Organisation et efficacité
La lutte contre le terrorisme touche actuellement le mandat de divers organismes, notamment des services de renseignement et d'application de la loi, des tribunaux et des services correctionnels. De plus, étant donné la nature complexe des menaces et des répercussions possibles d'un attentat, d'autres secteurs stratégiques sont pertinents, notamment l'éducation, le secteur bancaire et financier, le soutien au marché du travail et l'intégration des immigrants à la population, ainsi que les politiques étrangères et la défense. Autrement dit, pour lutter efficacement contre le terrorisme, il faut non seulement tenir compte des menaces, des vulnérabilités et des effets possibles dans les domaines sociaux, économiques et de la sécurité, mais aussi avoir une compréhension approfondie des acteurs pertinents et des rôles qu'ils jouent ou peuvent jouer.
Pour ajouter à la complexité organisationnelle un phénomène rare mais aux conséquences dramatiques comme un attentat terroriste est, par sa nature, plus difficile à étudier – déterminer la nature des risques en jeu pour les atténuer efficacement – que les incidents ou les problèmes plus communs. Aussi, le terrorisme est en constant changement : les tactiques, les cibles et les méthodes changent, les groupes se modifient et ont souvent peu d'effet à long terme. À ce titre, voici des principales questions qui demeurent lacuneuses :
- Comment mesurer l'efficacité des pratiques et des stratégies de lutte contre le terrorisme? Dans ce contexte, quelles méthodologies se prêtent à l'évaluation des programmes?

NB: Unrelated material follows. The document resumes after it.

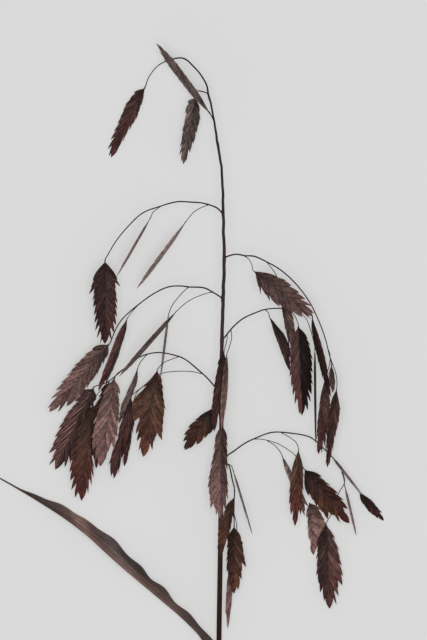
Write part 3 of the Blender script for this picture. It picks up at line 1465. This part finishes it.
class Thread:
    """One round stalk that carries a spikelet: a pedicel of the culm, or part of a branch."""

    def __init__(self, spikelet: str, points: Sequence[Point], size: ThreadSize) -> None:
        """Lead the thread into its spikelet's foot.

        Args:
            spikelet: The node of the spikelet that it carries.
            points: The places on its way there.
            size: Its radii and ends.
        """
        self.size = size
        self.foot, along = foot_and_way(spikelet)
        route = [*points, self.foot - along * size.lead_in, self.foot + along * size.sunk]
        self.path = smooth_route(route, size.step)

    def radius(self, point: Vector, share: float) -> float:
        """Work out how thick the thread is.

        Args:
            point: A point of its path.
            share: That point's share of the way along.

        Returns:
            The radius there in millimetres.
        """
        size = self.size
        radius = blend(size.start, size.end, share)
        radius *= 1.0 + size.uneven * noise.noise(point * 0.35)
        radius *= 1.0 + size.foot_swell * ease(size.foot_span, 0.0, (point - self.foot).length)
        start_gap = (point - self.path[0]).length
        return radius * (1.0 + size.start_swell * ease(size.start_span, 0.0, start_gap))

    def add_to(self, shell: Shell) -> None:
        """Add the thread as one closed rod.

        Args:
            shell: The mesh that takes it.
        """
        radii = [self.radius(*entry) for entry in zip(self.path, steps(len(self.path)))]
        shell.add_rod(self.path, radii, self.size.sides)


@dataclass(frozen=True)
class BranchSize:
    """Thread radii of a branch in millimetres."""

    start: float = 0.40
    end: float = 0.27
    pedicel: float = 0.20


class Branch:
    """One thread-like branch with its side threads."""

    def __init__(self, node: str, size: BranchSize) -> None:
        """Take the branch's node and sizes."""
        self.node = node
        self.size = size

    def build(self, material: bpy.types.Material) -> bpy.types.Object:
        """Build the branch, with its main thread first.

        Args:
            material: The skin of its threads.

        Returns:
            Its mesh object.
        """
        shell = Shell(f"{self.node}_threads")
        origin, (main_thread, *side_threads) = BRANCHES[self.node]
        spikelet, points = main_thread
        main_size = ThreadSize(self.size.start, self.size.end)
        Thread(spikelet, (origin, *points), main_size).add_to(shell)
        side_size = ThreadSize(self.size.pedicel, self.size.pedicel)
        for spikelet, points in side_threads:
            Thread(spikelet, points, side_size).add_to(shell)
        return shell.build(material)


@dataclass(frozen=True)
class CulmSize:
    """Sizes of the culm's finer detail in millimetres; heights are places along Y."""

    sides: int = 20
    step: float = 1.6
    ring_rise: float = 0.16
    ring_length: float = 1.3
    wobble: float = 0.30
    wobble_from: float = -50.0
    wobble_full: float = 20.0
    groove: float = 0.035
    grooves: int = 6
    dark_below: float = -150.0
    light_above: float = 30.0
    lead_in: float = 2.0
    lead_radius: float = 0.24
    sunk: float = 0.3
    sunk_radius: float = 0.32
    pedicel: float = 0.30


class Culm:
    """The main stalk, with the pedicels that leave it directly."""

    def __init__(self, size: CulmSize) -> None:
        """Take the culm's sizes."""
        self.size = size

    def ring(self, y: float) -> float:
        """Return the radius scale of the swollen rings at a height."""
        gaps = ((y - height) / self.size.ring_length for height in CULM_NODES)
        return 1.0 + self.size.ring_rise * sum(math.exp(-gap ** 2) for gap in gaps)

    def groove(self, share: float) -> float:
        """Return the radius scale of the fine grooves at a share of a turn round the culm."""
        return 1.0 - self.size.groove * math.cos(math.tau * self.size.grooves * share)

    def shade(self, point: Vector) -> float:
        """Return how far up the culm's change of colour a point lies, from 0 to 1."""
        return ease(self.size.dark_below, self.size.light_above, point.y)

    def stations(self) -> list[Vector]:
        """Run the culm up to its spikelet's foot.

        Returns:
            Stations of x, y, z and radius from its cut end to inside the spikelet.
        """
        size = self.size
        foot, along = foot_and_way(CULM_SPIKELET)
        ends = ((*(foot - along * size.lead_in), size.lead_radius),
                (*(foot + along * size.sunk), size.sunk_radius))
        return smooth_route((*CULM_ROUTE, *ends), size.step)

    def build(self, material: bpy.types.Material) -> bpy.types.Object:
        """Build the culm.

        Args:
            material: Its skin.

        Returns:
            Its mesh object.
        """
        size = self.size
        shell = Shell("culm_stalk")
        stations = self.stations()
        path = [Vector(station[:3]) for station in stations]
        for point in path:
            bend = size.wobble * ease(size.wobble_from, size.wobble_full, point.y)
            point.x += bend * noise.noise(Vector((point.x, point.y, 0.0)) * 0.22)
        radii = [station[3] * self.ring(station[1]) for station in stations]
        shell.add_rod(path, radii, size.sides, self.groove, self.shade)
        for spikelet, points in CULM_PEDICELS:
            Thread(spikelet, points, ThreadSize(size.pedicel, size.pedicel)).add_to(shell)
        return shell.build(material)


@dataclass(frozen=True)
class LeafSize:
    """Sizes of the leaf in millimetres, with turns in degrees.

    Flare, thinning and swelling are shares. The sheath's lip is how much thinner it gets beside
    its slit.
    """

    sheath_start: float = -164.0
    sheath_end: float = -142.0
    sheath_inner: float = 1.62
    sheath_wall: float = 0.50
    sheath_rows: int = 23
    sheath_columns: int = 33
    ribs: int = 10
    rib: float = 0.035
    flare: float = 0.04
    lip: float = 0.25
    slit: float = 66.0
    slit_turn: float = -20.0
    thickness: float = 0.50
    edge_thinning: float = 0.7
    midrib_swell: float = 0.6
    midrib_width: float = 0.16
    fold: float = 0.10
    vein: float = 0.035
    veins: int = 4
    ripple: float = 0.18
    waviness: float = 0.28
    wave_length: float = 13.0
    wave_crest: float = -1.5
    columns: int = 17
    step: float = 1.5
    sharp: float = 50.0


class Leaf:
    """The slit sheath round the culm's cut end, and the long twisted blade."""

    # Places along X where the blade's waves grow small and where its light changes, and the
    # middle of the sheen's slanting band at the blade's two edges
    WAVES_SETTLE = (-18.0, -34.0)
    TWIST = (-53.0, -45.0)
    DARK_STRIP = (-8.0, -26.0)
    FAR_END = (-68.0, -58.0)
    NEAR_END = (-8.0, 3.0)
    POINT = (-76.0, -90.0)
    SHEEN = (-51.5, -58.5)
    SHEEN_WIDTH = 4.0

    def __init__(self, size: LeafSize) -> None:
        """Take the leaf's sizes."""
        self.size = size

    def build(self, material: bpy.types.Material) -> bpy.types.Object:
        """Build the leaf.

        Args:
            material: Its skin.

        Returns:
            Its mesh object.
        """
        shell = Shell("leaf_blade_and_sheath")
        self.add_sheath(shell)
        self.add_blade(shell)
        return shell.build(material, self.size.sharp)

    def add_sheath(self, shell: Shell) -> None:
        """Add the ribbed sheath as one closed body.

        Args:
            shell: The mesh that takes it.
        """
        size = self.size
        start = math.radians(size.slit_turn + size.slit / 2)
        sweep = math.radians(360.0 - size.slit)
        low, high = Vector(CULM_ROUTE[0][:3]), Vector(CULM_ROUTE[1][:3])
        spots: list[Spot] = []
        for inside in (0, 1):
            for share in steps(size.sheath_rows):
                y = blend(size.sheath_start, size.sheath_end, share)
                centre = low.lerp(high, (y - low.y) / (high.y - low.y))
                flare = 1.0 + size.flare * ease(0.8, 1.0, share)
                for across in steps(size.sheath_columns):
                    turn = start + sweep * across
                    rib = size.rib * math.cos(math.tau * size.ribs * across)
                    outer = size.sheath_inner + size.sheath_wall + rib
                    edge = ease(0.0, 0.10, across) * ease(1.0, 0.90, across)
                    radius = blend(outer - size.lip * (1 - edge), size.sheath_inner, inside)
                    spot = Vector((math.cos(turn), 0.0, math.sin(turn))) * radius * flare
                    spots.append((held_up(centre + spot), (share, across, EVEN),
                                  (share, HALF_LIGHT, 0.0)))
        shell.add(spots, lens_faces(size.sheath_rows, size.sheath_columns))

    def add_blade(self, shell: Shell) -> None:
        """Add the blade as one closed body, twisted and folded a little along its midrib.

        Args:
            shell: The mesh that takes it.
        """
        size = self.size
        stations = smooth_route(BLADE_ROUTE, size.step, held=True)
        path = [Vector(station[:3]) for station in stations]
        top: list[Spot] = []
        bottom: list[Spot] = []
        for index, (point, share) in enumerate(zip(path, steps(len(path)))):
            width, roll = stations[index][3:]
            across, normal = flat_axes(direction(path, index), roll)
            swell = math.cos(math.tau * (point.x - size.wave_crest) / size.wave_length)
            swell *= size.waviness * blend(1.0, 0.35, ease(*self.WAVES_SETTLE, point.x))
            for b in steps(size.columns):
                side = 2.0 * b - 1.0
                vein = size.vein * math.cos(math.tau * size.veins * side)
                ripple = noise.noise(Vector((point.x * 0.16, side, 3.0)))
                lift = width * size.fold * abs(side) ** 1.3 + size.ripple * side * side * ripple
                half = size.thickness / 2 * (1.0 - size.edge_thinning * side * side)
                half *= 1.0 + size.midrib_swell * ease(size.midrib_width, 0.0, abs(side))
                reach = width / 2 * side * (1.0 + swell * max(0.0, side))
                middle = point + across * reach + normal * lift
                light = HALF_LIGHT * self.shade(point.x, b)
                for face, bank in zip(FACES, (top, bottom)):
                    place = held_up(middle + normal * (half + vein) * face)
                    bank.append((place, (share, b, EVEN), (share, light, 0.0)))
        shell.add(top + bottom, lens_faces(len(path), size.columns))

    def shade(self, x: float, across: float) -> float:
        """Work out how light the blade is.

        Args:
            x: The place along X in millimetres.
            across: The share across the blade, from its lower edge.

        Returns:
            The lightness there.
        """
        turned = ease(*self.TWIST, x)
        dark_strip = 1.0 - 0.55 * turned * ease(0.44, 0.56, across) * ease(*self.DARK_STRIP, x)
        pale_strip = 1.0 + 0.55 * turned * ease(0.40, 0.12, across)
        middle = blend(*self.SHEEN, across)
        sheen = 1.0 + 1.1 * math.exp(-(((x - middle) / self.SHEEN_WIDTH) ** 2))
        ends = blend(0.62, 1.0, ease(*self.FAR_END, x)) * blend(1.0, 0.58, ease(*self.NEAR_END, x))
        point = 1.0 + 1.4 * ease(*self.POINT, x)
        return dark_strip * pale_strip * sheen * ends * point


@dataclass(frozen=True)
class StudioSize:
    """Camera, light and floor of the picture; millimetres unless said otherwise.

    The world's light is a strength and the lamp's power is in watts.
    """

    aim: tuple[float, float] = (11.25, 25.9)
    distance: float = 3300.0
    lens: float = 370.0
    sensor: float = 36.0
    nearest: float = 10.0
    farthest: float = 20000.0
    floor: float = 3000.0
    floor_drop: float = 0.04
    world_light: float = 0.50
    world_color: tuple[float, float, float, float] = (1.0, 0.995, 0.99, 1.0)
    lamp_power: float = 12.5
    lamp_size: float = 800.0
    lamp_place: Point = (10.0, -15.0, 1300.0)


class Studio:
    """The plain pale floor, the soft light and the camera that looks straight down."""

    def __init__(self, size: StudioSize) -> None:
        """Take the studio's sizes."""
        self.size = size

    def build(self) -> None:
        """Build the floor, the light and the camera, and set the picture's plain tone curve."""
        self.add_floor(FloorFinish().make())
        self.add_light()
        self.add_camera()
        bpy.context.scene.view_settings.view_transform = "Standard"

    def put(self, name: str, data: bpy.types.ID, place: Sequence[float]) -> bpy.types.Object:
        """Put a mesh, a lamp or a camera in the scene.

        Args:
            name: The object's name.
            data: What it holds.
            place: Where it goes, in millimetres.

        Returns:
            The object.
        """
        holder = bpy.data.objects.new(name, data)
        holder.location = Vector(place) * MM
        bpy.context.scene.collection.objects.link(holder)
        return holder

    def add_floor(self, material: bpy.types.Material) -> None:
        """Lay the floor just under the seed head.

        Args:
            material: Its finish.
        """
        reach = self.size.floor * MM
        height = -self.size.floor_drop * MM
        mesh = bpy.data.meshes.new("floor")
        mesh.from_pydata([(-reach, -reach, height), (reach, -reach, height),
                          (reach, reach, height), (-reach, reach, height)], [], [(0, 1, 2, 3)])
        mesh.materials.append(material)
        self.put("floor", mesh, (0.0, 0.0, 0.0))

    def add_light(self) -> None:
        """Add an even pale surround and one large soft lamp overhead."""
        world = bpy.data.worlds.new("surround")
        world.use_nodes = True
        ground = world.node_tree.nodes["Background"]
        ground.inputs["Color"].default_value = self.size.world_color
        ground.inputs["Strength"].default_value = self.size.world_light
        bpy.context.scene.world = world
        lamp = bpy.data.lights.new("soft_lamp", "AREA")
        lamp.shape = "DISK"
        lamp.size = self.size.lamp_size * MM
        lamp.energy = self.size.lamp_power
        self.put("soft_lamp", lamp, self.size.lamp_place)

    def add_camera(self) -> None:
        """Hang the camera above the seed head, its top towards the seed head's top."""
        size = self.size
        camera = bpy.data.cameras.new("camera")
        camera.lens = size.lens
        camera.sensor_width = size.sensor
        camera.clip_start = size.nearest * MM
        camera.clip_end = size.farthest * MM
        bpy.context.scene.camera = self.put("camera", camera, (*size.aim, size.distance))


class SeedHead:
    """The whole seed head: builds each piece over the CAD node that it stands for."""

    def __init__(self) -> None:
        """Make the finishes that its pieces share."""
        self.husks = {finish.tone: finish.make() for finish in HUSK_FINISHES}
        self.culm = CULM_FINISH.make()
        self.threads = THREAD_FINISH.make()
        self.leaf = LEAF_FINISH.make()

    def stand_in(self, piece: bpy.types.Object, node: str, slot: str) -> None:
        """Put a piece in the place of its CAD node.

        Args:
            piece: The finer piece.
            node: The node that it stands for.
            slot: The record's slot for its finish.
        """
        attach(piece, "root")
        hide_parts(node)
        LOG.info("%s: %d faces for %s", piece.name, len(piece.data.polygons), node)

    def build(self) -> None:
        """Build every piece: the culm, the leaf, the branches and then the spikelets."""
        self.stand_in(Culm(CulmSize()).build(self.culm), "culm", "stem_skin")
        self.stand_in(Leaf(LeafSize()).build(self.leaf), "leaf", "leaf_blade")
        for node in BRANCHES:
            self.stand_in(Branch(node, BranchSize()).build(self.threads), node, "stem_skin")
        for number, (node, entry) in enumerate(SPIKELETS.items(), start=1):
            size = SpikeletSize(node, *entry, THIN.get(node, PLUMP))
            piece = Spikelet(size).build(self.husks[size.tone])
            self.stand_in(piece, node, self.slot_of(number))

    @staticmethod
    def slot_of(number: int) -> str:
        """Return the record slot of a spikelet by its number."""
        listed = (slot for slot, numbers in SLOT_NUMBERS.items() if number in numbers)
        return next(listed, "husk_red_brown")


def main() -> None:
    """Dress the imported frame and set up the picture."""
    logging.basicConfig(level=logging.INFO, format="%(name)s: %(message)s")
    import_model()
    SeedHead().build()
    Studio(StudioSize()).build()


if __name__ == "__main__":
    main()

- Que pouvons-nous apprendre d'autres domaines de politiques, de programmes et de lois? Dans quelle mesure les exercices de lutte contre le terrorisme permettent‑ils l'amélioration de la prévention, de la collaboration, des politiques et des pratiques?
- Que pouvons-nous apprendre des pratiques et de l'expérience des autres pays relativement aux stratégies de lutte contre le terrorisme, aux lois et aux poursuites, ainsi qu'à l'aide apportée à ceux qui sont les plus touchés par des actes terroristes?
- Comment pouvons-nous mieux employer les méthodes et les études relatives à l'évaluation des risques pour orienter la lutte contre le terrorisme? Quelles sont les mesures et les méthodologies qui permettent d'assurer la sécurité des transports (surtout du transport aérien) et la protection des autres infrastructures essentielles, tout en améliorant l'efficience et la sécurité?
- Comment améliorer l'efficacité de la collaboration entre les organisations gouvernementales ayant différents rôles et responsabilités quant à l'intervention ou à la lutte contre le terrorisme afin d'adopter une approche plus holistiques (p. ex. les organismes de sécurité et de justice par rapport à ceux responsables de l'immigration et des politiques sociales)? Quelle est la relation appropriée entre la sécurité et les politiques sociales?
- Comment le gouvernement fédéral peut-il faire participer davantage les gouvernements provinciaux, territoriaux et municipaux, ainsi que les organismes communautaires?